3 questions à... Yann Bourgueil et Julien Mousquès, co-auteurs du rapport (en ligne) « Comment améliorer la répartition géographique des professionnels de santé ? ». |
La principale mesure mise en œuvre a consisté à augmenter le nombre de médecins en formation par le relèvement du numerus clausus. La très forte augmentation de la densité médicale lors des trente dernières années n'a pourtant pas permis de résoudre les problèmes de répartition géographique. Les autres mesures mises en place sont diverses puisqu'elles concernent aussi bien le secteur hospitalier que le secteur ambulatoire ; elles visent à intervenir aussi bien au cours de la formation médicale initiale, à l'entrée dans la carrière, lors de l'installation ou durant la période d'exercice des médecins ; elles sont mises en œuvre à des échelons géographiques différents. Ces mesures sont essentiellement des incitations économiques modérées et ponctuelles. Elles prennent principalement la forme d'aides en nature ou financières : octroi de bourses d'études, aides au logement, primes, exonérations fiscales et/ou de charges, indemnités pour facilité les remplacements. Nous disposons de peu de recul pour juger de leur efficacité. Elles sont pour la plupart peu évaluées.
Parmi l'éventail des mesures mises en œuvre dans les pays développés, les plus novatrices et les plus prometteuses sont celles qui portent sur une réforme des modes de sélection et/ou du contenu de la formation médicale initiale. Il s'agit notamment de privilégier le recrutement des étudiants les plus à même d'exercer dans des zones mal desservies ou encore de sensibiliser les étudiants aux conditions d'exercice spécifiques de ces zones. Ce type de politique est assez développé dans les pays anglo-saxons (Australie, Canada, Etats-Unis ou Royaume-Uni). Il convient néanmoins de signaler que l'analyse de la littérature sur l'efficacité des mesures favorisant une meilleure répartition géographique des médecins ne montre pas de remède « miracle ». Elle souligne l'inefficacité de l'augmentation globale du nombre de médecins et l'insuffisance des seules mesures financières. L'approche globale des professions et la coordination des différents types de mesures notamment à l'échelon local, comme le lien avec une politique active en termes d'aménagement du territoire, ainsi que leur évaluation régulière, sont recommandés.

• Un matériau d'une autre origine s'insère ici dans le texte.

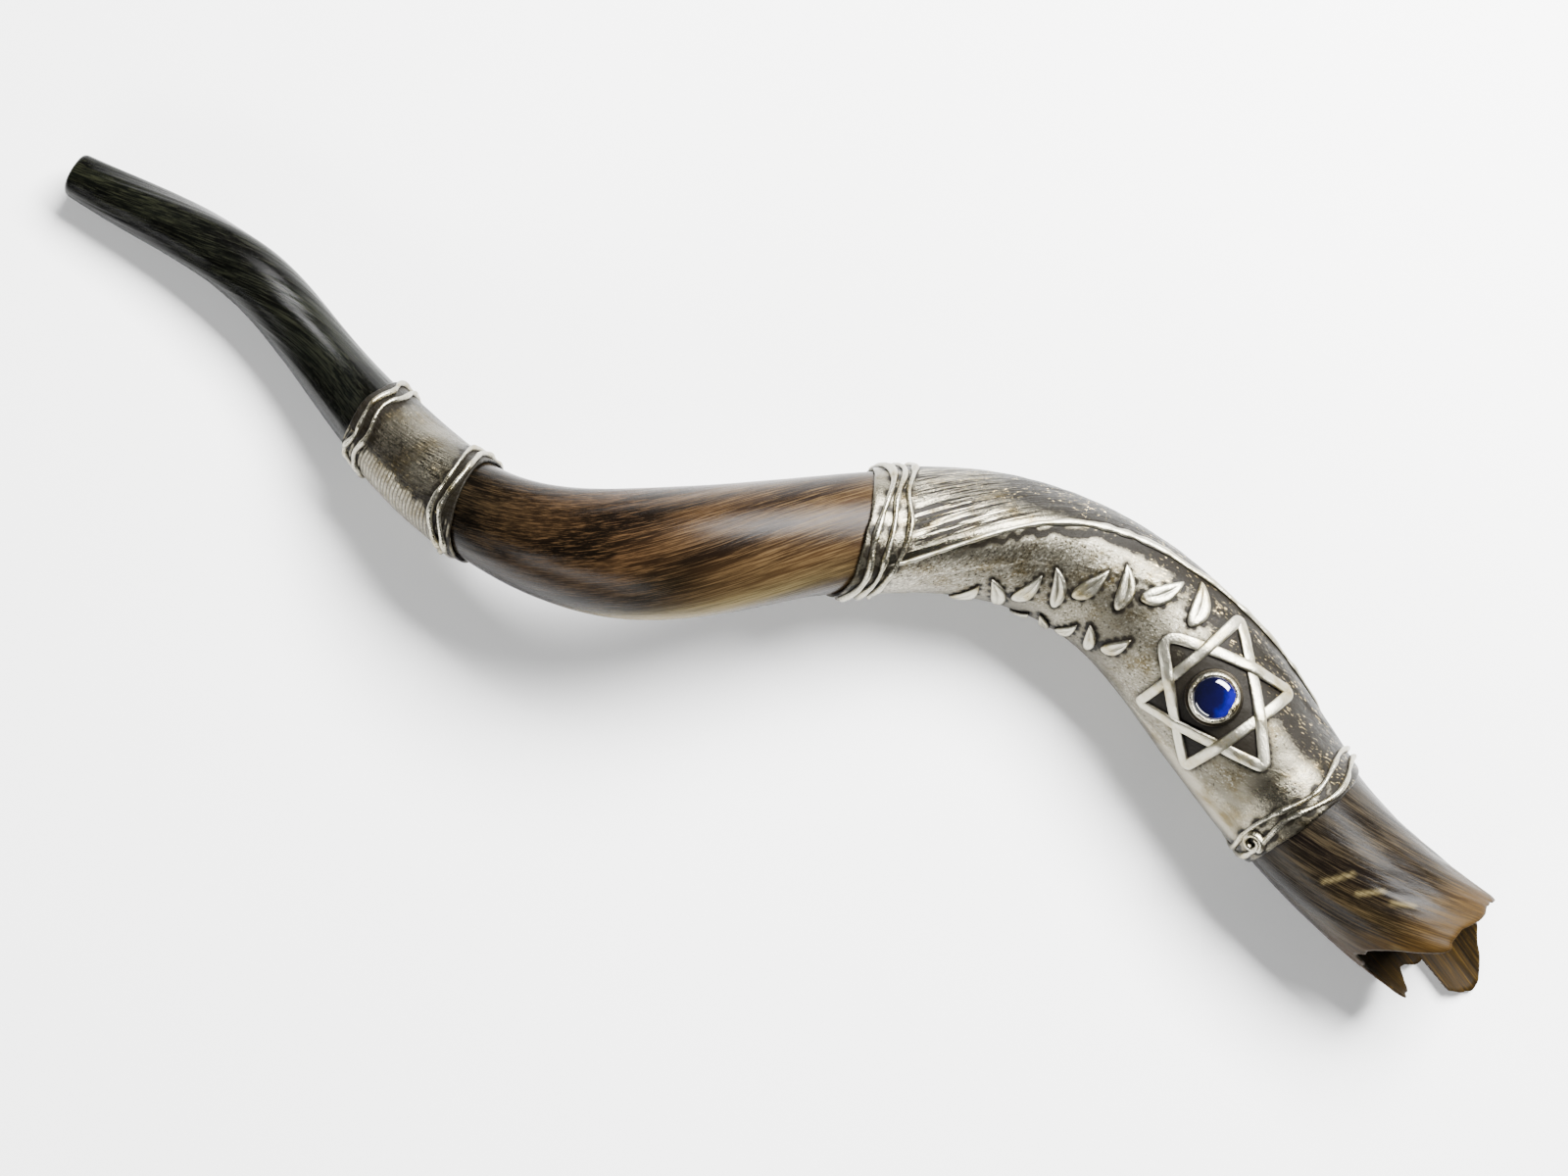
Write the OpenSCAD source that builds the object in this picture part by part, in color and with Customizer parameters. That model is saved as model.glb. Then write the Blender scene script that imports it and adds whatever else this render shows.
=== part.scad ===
// Shofar: a long twisted horn with two chased silver sleeves and a blue stone.
// The horn runs along +X from its mouth to its bell and rests on the plane Z = 0.

/* [Horn] */
// Straight distance from the mouth to the bell
horn_length = 600; // [594:1:606]
// Radius of the horn at its mouth
mouth_r = 8; // [7.5:0.5:9]
// Radius of the horn at its bell
bell_r = 25.5; // [24:0.5:27]
// Sideways swing of the first bend
first_swing = 35; // [30:1:38]
// Sideways swing of the second bend
second_swing = 59; // [54:1:64]
// Height by which the horn arches off the table between its bends
arch_rise = 30; // [24:1:36]
// Turn of the keels for each millimetre along the horn, in degrees
keel_twist = 0.77; // [0.7:0.01:0.84]
// Wall of the horn behind the bell lip
horn_wall = 3; // [2.5:0.1:3.5]

/* [Mouth] */
// Radius of the drilled throat
throat_r = 4.5; // [4:0.1:5]
// Length of the drilled throat, cup included
throat_length = 46; // [44:1:50]
// Radius of the cup at the mouth face
cup_r = 6; // [5.5:0.1:6.5]
// Depth of the cup
cup_depth = 6; // [4:0.5:8]

/* [Silver] */
// Thickness of the pitch that beds a sleeve on the horn
bedding_wall = 0.7; // [0.5:0.1:1]
// Thickness of the silver sheet
sheet_wall = 0.8; // [0.6:0.1:1]
// Width of the wavy wires
wire_w = 2; // [1.6:0.1:2.4]
// Height of the keel moulding over the sheet
ridge_h = 1.4; // [1:0.1:2]
// Distance from the stone to each point of the star
star_r = 30.5; // [27:0.5:32]
// Width of the star's strips
strip_w = 3.2; // [2.6:0.1:3.6]
// Radius of the stone
stone_r = 8.2; // [7.5:0.1:8.6]

/* [Hidden] */

// Stations are distances along X from the mouth. Rings stand one step apart.
ring_step = 8;
ring_sides = 28;
front_span = [147, 201];
bell_span = [326, 528];
stone_at = 475;
stone_angle = 84;

// The row frame's origin lies under the middle of the part's box
mid_x = 311.55;
mid_y = 14.47;

// A bend, swell or turn is a smooth bump: [station, height, reach each way]
side_bends = [[206, -first_swing, 216], [411, second_swing, 256], [584, 2, 110], [78, 4.5, 105],
    [268, -1.5, 90], [122, -1, 60]];
arch_bumps = [[262, arch_rise, 190], [110, -1.7, 150], [440, -1.5, 110]];
swell_bumps = [[459, 0.6, 90], [268, 2.2, 90], [122, -1, 60]];
twist_bumps = [[116, 34, 80], [400, 10, 80]];
// Lean of the silver's edges: how much further along they are at the horn's -Y edge
lean_bumps = [[176, 3.5, 120], [326, -8, 90]];
// Lobe, crack and breaks of the lip: [angle, length, reach in degrees]
lip_chips = [[262, 24, 80], [180, 4, 50], [105, -6, 40], [76, -11, 26], [58, -24, 38], [42, -9, 22],
    [24, -21, 42], [-46, -5, 24]];
lip_crack = 288;
keel_station = 256;
keel_a_height = 0.13;
keel_b_height = 0.08;
keel_sharpness = 9;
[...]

Plusieurs pays s'engagent ou se sont engagés depuis longtemps dans des politiques visant à regrouper les professionnels du secteur ambulatoire dans des lieux communs réels ou virtuels, qui peuvent être des centres de santé ou des cabinets de groupe libéraux. En rapprochant physiquement les différents professionnels, mais aussi en permettant une plus grande flexibilité dans l'organisation de leur travail et la répartition de leurs tâches par une réglementation, une formation et des modes de rémunération adaptés, ces pays visent à élargir l'offre de soins offerte aux patients comme à la rendre plus disponible. Dans le contexte français, des initiatives équivalentes se développent dans le cadre de réseaux de soins, de regroupements en maisons de santé. Elles sont marginales, le plus souvent sur le mode expérimental et leurs résultats sont mal connus. Ces formes d'organisation, si elles sont soutenues et encouragées par une politique publique, peuvent permettre à terme, d'offrir des conditions de travail satisfaisantes aux professionnels (possibilité de vacances, gardes moins fréquentes, meilleure régulation de la demande des patients, travail d'équipe) et donc favoriser leur maintien en zones éloignées.